**STATED EXERCISE:** Give back, unchanged, the line with "obj.parent = empty", the line with "depsgraph = bpy.context.evaluated_depsgraph_get()", and every line between them, and no other line.

**SOURCE EXCERPT:**

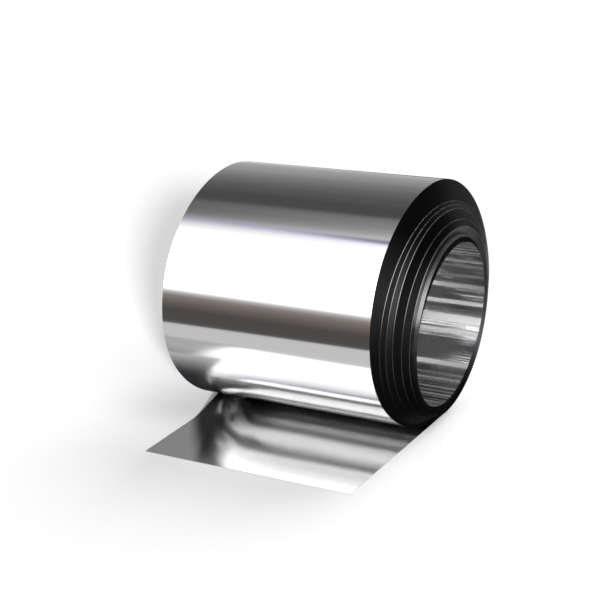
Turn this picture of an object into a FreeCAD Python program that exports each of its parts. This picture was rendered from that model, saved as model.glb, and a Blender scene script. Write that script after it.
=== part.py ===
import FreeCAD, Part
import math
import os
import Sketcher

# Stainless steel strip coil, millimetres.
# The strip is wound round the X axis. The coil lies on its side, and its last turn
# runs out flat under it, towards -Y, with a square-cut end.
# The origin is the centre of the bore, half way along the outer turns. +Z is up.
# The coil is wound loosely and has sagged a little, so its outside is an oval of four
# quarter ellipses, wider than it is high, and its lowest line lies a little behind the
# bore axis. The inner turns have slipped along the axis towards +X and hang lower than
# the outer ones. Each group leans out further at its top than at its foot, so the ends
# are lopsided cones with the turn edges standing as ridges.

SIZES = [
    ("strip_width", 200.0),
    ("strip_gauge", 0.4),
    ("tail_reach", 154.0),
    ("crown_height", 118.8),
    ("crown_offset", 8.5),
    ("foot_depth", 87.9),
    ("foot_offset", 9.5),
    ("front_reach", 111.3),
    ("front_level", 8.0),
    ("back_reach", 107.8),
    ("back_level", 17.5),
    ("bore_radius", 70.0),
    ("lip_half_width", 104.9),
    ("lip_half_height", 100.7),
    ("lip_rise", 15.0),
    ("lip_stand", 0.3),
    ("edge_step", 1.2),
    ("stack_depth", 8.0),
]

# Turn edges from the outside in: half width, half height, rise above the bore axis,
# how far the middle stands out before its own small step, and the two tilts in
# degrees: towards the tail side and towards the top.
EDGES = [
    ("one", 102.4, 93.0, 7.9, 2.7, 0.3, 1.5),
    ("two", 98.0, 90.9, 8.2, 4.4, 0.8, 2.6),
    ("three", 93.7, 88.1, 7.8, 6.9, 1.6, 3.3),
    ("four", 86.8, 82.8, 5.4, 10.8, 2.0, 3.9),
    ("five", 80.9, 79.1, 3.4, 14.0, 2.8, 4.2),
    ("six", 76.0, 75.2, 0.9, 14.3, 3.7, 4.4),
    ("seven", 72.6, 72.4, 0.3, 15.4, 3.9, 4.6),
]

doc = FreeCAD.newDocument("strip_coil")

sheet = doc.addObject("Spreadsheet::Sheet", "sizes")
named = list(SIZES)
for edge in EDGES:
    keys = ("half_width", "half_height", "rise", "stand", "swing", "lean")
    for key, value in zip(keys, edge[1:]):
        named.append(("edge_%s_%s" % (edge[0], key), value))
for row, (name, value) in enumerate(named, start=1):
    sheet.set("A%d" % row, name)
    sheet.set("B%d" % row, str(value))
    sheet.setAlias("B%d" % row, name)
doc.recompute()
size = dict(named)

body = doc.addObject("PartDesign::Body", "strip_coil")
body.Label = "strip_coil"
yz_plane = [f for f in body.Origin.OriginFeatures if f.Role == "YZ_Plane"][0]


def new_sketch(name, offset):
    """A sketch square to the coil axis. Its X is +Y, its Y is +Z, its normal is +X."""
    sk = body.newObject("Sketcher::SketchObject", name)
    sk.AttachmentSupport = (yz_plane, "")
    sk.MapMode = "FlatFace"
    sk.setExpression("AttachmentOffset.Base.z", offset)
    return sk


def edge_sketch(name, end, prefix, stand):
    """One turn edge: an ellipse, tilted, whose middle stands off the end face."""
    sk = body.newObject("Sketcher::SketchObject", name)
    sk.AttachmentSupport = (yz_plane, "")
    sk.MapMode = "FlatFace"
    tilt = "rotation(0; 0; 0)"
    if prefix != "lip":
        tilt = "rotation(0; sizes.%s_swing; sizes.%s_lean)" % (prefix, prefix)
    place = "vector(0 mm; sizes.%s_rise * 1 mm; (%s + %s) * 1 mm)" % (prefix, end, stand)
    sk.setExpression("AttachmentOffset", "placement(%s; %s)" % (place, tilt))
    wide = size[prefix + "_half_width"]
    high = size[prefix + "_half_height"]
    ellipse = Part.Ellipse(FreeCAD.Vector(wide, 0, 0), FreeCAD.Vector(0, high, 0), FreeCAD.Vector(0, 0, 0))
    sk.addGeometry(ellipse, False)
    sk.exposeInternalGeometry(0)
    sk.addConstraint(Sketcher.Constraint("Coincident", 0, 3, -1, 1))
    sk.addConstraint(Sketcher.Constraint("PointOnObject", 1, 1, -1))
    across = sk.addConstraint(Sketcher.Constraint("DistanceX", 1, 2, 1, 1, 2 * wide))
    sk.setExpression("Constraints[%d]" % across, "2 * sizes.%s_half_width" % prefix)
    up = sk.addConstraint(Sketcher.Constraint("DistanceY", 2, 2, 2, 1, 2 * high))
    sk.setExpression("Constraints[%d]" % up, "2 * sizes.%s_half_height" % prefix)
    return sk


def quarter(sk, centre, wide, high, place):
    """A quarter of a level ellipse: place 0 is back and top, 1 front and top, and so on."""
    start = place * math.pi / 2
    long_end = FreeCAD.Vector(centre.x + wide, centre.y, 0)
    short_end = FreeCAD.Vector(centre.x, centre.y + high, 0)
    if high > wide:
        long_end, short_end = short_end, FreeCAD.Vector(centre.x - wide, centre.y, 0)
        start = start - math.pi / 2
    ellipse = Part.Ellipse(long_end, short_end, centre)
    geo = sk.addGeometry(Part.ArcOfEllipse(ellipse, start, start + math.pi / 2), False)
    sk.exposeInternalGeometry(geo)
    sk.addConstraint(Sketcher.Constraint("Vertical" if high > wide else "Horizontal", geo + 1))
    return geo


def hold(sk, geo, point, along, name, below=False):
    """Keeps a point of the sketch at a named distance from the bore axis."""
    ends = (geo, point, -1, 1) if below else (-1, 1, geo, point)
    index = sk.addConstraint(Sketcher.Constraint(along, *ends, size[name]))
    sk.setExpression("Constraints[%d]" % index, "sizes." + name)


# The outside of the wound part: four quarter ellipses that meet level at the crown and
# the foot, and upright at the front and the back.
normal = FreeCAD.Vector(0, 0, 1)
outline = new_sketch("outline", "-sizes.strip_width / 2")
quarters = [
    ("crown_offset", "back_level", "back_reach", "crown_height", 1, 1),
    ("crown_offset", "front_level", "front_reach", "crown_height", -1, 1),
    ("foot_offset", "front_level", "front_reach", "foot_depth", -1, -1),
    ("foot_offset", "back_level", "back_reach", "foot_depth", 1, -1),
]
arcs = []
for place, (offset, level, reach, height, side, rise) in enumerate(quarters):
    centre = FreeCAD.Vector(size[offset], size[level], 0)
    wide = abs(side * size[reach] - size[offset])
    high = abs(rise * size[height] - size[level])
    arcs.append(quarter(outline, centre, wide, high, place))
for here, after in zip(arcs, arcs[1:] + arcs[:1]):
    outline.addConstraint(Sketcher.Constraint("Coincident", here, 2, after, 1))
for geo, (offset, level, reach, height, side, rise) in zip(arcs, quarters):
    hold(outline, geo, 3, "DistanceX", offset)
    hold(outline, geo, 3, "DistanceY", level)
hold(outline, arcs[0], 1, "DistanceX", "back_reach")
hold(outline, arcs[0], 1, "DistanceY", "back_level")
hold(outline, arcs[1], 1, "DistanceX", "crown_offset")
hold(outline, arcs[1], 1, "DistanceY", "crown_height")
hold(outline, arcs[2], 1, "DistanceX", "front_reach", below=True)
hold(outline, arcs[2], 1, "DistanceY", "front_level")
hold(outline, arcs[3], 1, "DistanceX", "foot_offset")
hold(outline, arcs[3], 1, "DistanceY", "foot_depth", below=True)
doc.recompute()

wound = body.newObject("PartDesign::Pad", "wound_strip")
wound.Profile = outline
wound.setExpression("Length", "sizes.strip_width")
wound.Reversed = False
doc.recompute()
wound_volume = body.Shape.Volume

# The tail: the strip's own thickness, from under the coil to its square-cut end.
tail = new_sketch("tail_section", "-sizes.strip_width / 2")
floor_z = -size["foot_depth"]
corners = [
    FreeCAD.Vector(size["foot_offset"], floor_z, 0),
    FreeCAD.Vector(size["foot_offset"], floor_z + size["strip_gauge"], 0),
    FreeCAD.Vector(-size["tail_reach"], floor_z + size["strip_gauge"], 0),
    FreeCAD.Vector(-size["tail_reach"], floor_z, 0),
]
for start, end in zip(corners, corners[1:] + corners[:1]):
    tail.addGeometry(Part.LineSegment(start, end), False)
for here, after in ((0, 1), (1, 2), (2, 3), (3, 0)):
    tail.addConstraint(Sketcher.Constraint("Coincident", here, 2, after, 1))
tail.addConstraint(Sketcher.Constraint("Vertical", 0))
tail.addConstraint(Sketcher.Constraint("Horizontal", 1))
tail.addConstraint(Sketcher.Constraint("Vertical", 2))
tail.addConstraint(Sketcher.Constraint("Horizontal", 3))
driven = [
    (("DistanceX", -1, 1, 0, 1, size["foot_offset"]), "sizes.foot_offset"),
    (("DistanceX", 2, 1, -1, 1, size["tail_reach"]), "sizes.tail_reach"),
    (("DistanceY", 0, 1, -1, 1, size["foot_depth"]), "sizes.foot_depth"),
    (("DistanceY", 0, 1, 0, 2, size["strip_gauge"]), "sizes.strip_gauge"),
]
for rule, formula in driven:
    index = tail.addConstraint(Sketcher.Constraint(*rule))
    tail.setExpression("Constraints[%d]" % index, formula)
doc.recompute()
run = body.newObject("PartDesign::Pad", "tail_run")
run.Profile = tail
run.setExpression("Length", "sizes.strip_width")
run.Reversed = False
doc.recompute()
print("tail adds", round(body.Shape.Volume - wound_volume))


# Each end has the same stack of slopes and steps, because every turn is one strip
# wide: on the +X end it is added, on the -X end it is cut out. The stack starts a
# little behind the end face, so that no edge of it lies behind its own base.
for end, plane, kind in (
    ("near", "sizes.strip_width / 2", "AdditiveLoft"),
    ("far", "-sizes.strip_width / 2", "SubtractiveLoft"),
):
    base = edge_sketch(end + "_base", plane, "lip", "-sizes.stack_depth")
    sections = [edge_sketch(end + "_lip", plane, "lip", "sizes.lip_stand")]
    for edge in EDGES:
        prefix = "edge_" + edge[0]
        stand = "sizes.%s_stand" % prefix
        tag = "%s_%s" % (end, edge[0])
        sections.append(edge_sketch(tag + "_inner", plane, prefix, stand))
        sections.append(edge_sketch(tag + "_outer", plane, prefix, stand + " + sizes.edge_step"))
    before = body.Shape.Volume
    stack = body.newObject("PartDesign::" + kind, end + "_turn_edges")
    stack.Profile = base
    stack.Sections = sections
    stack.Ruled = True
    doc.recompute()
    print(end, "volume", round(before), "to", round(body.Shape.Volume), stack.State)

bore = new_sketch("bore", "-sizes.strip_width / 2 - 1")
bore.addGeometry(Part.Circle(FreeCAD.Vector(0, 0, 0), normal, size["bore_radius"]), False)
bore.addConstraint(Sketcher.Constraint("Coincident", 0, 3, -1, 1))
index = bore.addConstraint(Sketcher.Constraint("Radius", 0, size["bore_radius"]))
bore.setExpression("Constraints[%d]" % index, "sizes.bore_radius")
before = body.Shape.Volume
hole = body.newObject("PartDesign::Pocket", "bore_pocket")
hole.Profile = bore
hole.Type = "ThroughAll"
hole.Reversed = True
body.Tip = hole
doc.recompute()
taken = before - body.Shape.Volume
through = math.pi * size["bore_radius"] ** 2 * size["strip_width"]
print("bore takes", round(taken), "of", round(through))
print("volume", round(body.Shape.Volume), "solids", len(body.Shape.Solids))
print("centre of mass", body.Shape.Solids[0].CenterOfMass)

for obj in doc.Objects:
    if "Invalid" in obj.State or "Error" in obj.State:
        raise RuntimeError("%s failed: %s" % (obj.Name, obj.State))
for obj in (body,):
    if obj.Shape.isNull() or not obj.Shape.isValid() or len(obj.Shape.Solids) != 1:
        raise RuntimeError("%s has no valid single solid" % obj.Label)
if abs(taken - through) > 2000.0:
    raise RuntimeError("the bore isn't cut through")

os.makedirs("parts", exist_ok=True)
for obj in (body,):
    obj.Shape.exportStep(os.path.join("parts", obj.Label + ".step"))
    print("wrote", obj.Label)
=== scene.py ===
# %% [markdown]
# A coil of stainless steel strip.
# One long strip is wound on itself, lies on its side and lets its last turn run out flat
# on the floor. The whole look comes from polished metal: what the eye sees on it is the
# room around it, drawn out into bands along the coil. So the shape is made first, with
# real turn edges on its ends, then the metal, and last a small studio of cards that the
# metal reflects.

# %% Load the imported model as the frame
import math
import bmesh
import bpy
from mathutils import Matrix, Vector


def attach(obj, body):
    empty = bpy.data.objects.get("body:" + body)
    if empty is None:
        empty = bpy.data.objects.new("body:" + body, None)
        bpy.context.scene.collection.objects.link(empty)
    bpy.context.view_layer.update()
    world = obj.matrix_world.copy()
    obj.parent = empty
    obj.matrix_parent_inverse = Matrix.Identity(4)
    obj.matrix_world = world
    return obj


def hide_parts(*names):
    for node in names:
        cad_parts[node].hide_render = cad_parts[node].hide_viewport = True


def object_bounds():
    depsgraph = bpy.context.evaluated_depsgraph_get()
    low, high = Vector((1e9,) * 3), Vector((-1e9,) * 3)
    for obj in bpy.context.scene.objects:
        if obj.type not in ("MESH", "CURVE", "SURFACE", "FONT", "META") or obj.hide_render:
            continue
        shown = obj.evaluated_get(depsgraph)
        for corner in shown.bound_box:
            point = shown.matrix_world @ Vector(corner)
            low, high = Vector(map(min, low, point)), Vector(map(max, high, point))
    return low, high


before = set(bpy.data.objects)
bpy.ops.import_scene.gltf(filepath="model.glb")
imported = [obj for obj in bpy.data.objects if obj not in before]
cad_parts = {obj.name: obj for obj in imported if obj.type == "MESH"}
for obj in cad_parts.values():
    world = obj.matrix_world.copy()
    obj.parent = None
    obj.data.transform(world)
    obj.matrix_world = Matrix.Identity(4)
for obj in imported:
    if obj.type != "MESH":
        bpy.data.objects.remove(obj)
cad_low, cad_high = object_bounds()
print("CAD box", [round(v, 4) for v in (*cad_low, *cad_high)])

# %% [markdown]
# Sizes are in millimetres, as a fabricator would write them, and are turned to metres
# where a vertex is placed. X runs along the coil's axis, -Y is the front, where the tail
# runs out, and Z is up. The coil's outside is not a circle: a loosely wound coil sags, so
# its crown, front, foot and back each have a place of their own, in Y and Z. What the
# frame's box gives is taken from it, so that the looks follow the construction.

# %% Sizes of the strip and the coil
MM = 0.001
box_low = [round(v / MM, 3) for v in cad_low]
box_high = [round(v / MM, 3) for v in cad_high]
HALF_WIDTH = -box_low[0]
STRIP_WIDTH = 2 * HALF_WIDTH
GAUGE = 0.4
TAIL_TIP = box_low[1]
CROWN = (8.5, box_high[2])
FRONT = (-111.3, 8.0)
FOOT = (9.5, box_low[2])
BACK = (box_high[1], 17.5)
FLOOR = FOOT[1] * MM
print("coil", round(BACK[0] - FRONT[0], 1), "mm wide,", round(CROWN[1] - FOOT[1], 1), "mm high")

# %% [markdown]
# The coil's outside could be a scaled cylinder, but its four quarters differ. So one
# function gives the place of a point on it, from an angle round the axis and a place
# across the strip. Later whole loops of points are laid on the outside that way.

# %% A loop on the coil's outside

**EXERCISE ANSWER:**
    obj.parent = empty
    obj.matrix_parent_inverse = Matrix.Identity(4)
    obj.matrix_world = world
    return obj


def hide_parts(*names):
    for node in names:
        cad_parts[node].hide_render = cad_parts[node].hide_viewport = True


def object_bounds():
    depsgraph = bpy.context.evaluated_depsgraph_get()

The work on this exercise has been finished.